The phenomenon is gaining traction in the West too. The four major Big Techs, Google, Meta, Apple and Amazon have all waltzed into finance, albeit with some stumbles. The latter two even offer successful credit and insurance products. Amazon’s lending service is thriving in the UK.
“These platforms are embracing their coverage and connection with their consumers”, elaborates Kreeger.
How much data is too much?
Super apps like WeChat have a bottomless abyss of customer information. According to Kreeger, Big Tech have “access to information that is more up-to-date than is available on a historic credit report”. From dental appointments to auntie Dot’s birthday message, it’s all there. This gives them an edge over traditional lenders.
It makes for uncomfortable reading. Nobody wants their social media antics to influence their credit score. In 2015, Facebook caused an uproar when it tried to sell data to a loan provider. Yet the same thing could be starting to happen again today.
The FCA has stepped in with concerns about Big Tech’s data usage. In October 2022, it launched an inquiry. “There is a risk that the competition benefits from Big Tech entry in financial services could be eroded if these firms can create and exploit entrenched market power to harm healthy competition and worsen consumer outcomes”, the regulator explains.
An August 2022 study forecasted the different scenarios of Big Tech in the credit industry. It concluded that unless regulations come into play, the vast data stores could cause mayhem for competition. In one case, the information overload would damage the Big Tech itself.
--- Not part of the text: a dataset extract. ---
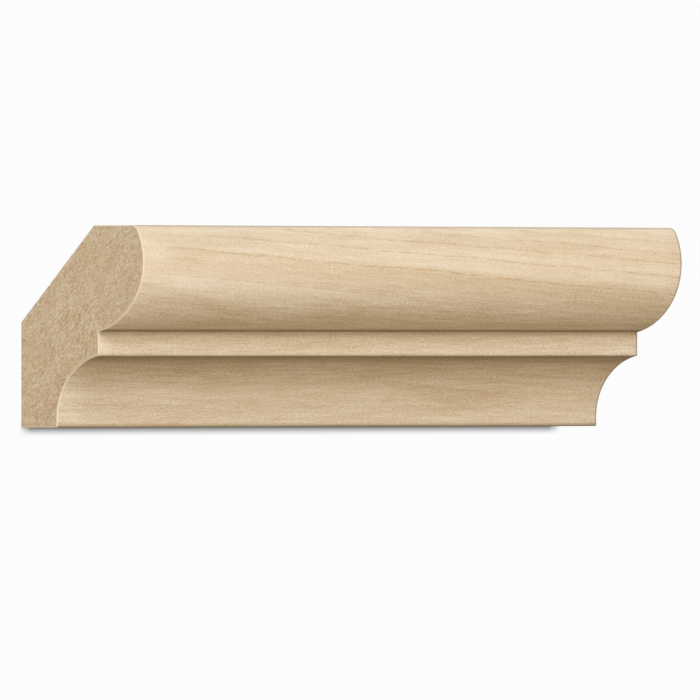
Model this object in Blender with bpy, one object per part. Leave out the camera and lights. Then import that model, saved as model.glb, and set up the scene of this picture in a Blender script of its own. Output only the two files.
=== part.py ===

Regulations would probably slow Big Tech down. After all, navigating the ever-evolving jungle of consumer protection and competition laws is treacherous. But it’s unlikely to stop it altogether, the trend is too strong.
Bridging lenders keep pace with open banking
As Big Tech races ahead like the Road Runner, bridging lenders like TAB and Roma Finance are determined not to get left in the digital dust. These lenders have grasped Open Banking tightly and are whooshing forward at the same high speed.
“TAB embraced open banking as an obvious next step”, Kreeger elaborates. “As well as the benefit to the borrower, open banking means the administration behind each loan becomes a simpler process, removing the need to scan through individual bank records and matching payment records”.
Open banking empowers customers to share their financial information and credit history with a single click. Gone are the days of filling out forms. As of March 2022, 128 UK banks and fintech offer this service, and it’s fast becoming the client expectation.
Naturally, Big Tech is going one further, with embedded finance (the sleek service behind Uber, Deliveroo and Amazon’s one-click payment). Super apps have sunk their teeth hard into delivering effortless finance, and they’re not letting go.
Holding the fort (or bridge)
In the coming years, Big Tech will continue to seep into the finance industry. And it’s hot on the heels of alternative lending. A 2023 study published in China Economic Review found Big Tech has “more overlapping clientele” with non-traditional finance than banks.
Another working research paper funded by the National Bureau of Economic Research corroborates this finding. It observed that the style of loans is strikingly similar. Big Tech tends to offer short-term financing, for customers who need liquidity fast, increasingly to SMEs. There’s little doubt that Big Tech is starting to encroach on bridging finance stomping ground.
But bridging lenders can still shine. By offering clients the same seamless service without the invasion of data, they can protect their niche. Although he states, “nothing is beyond the realm of possibility”, Kreeger feels confident. “Arguably [Big Tech] wouldn’t be able to automate bridging loans as there are typically non-standard elements that require non-automated thinking”, he concludes.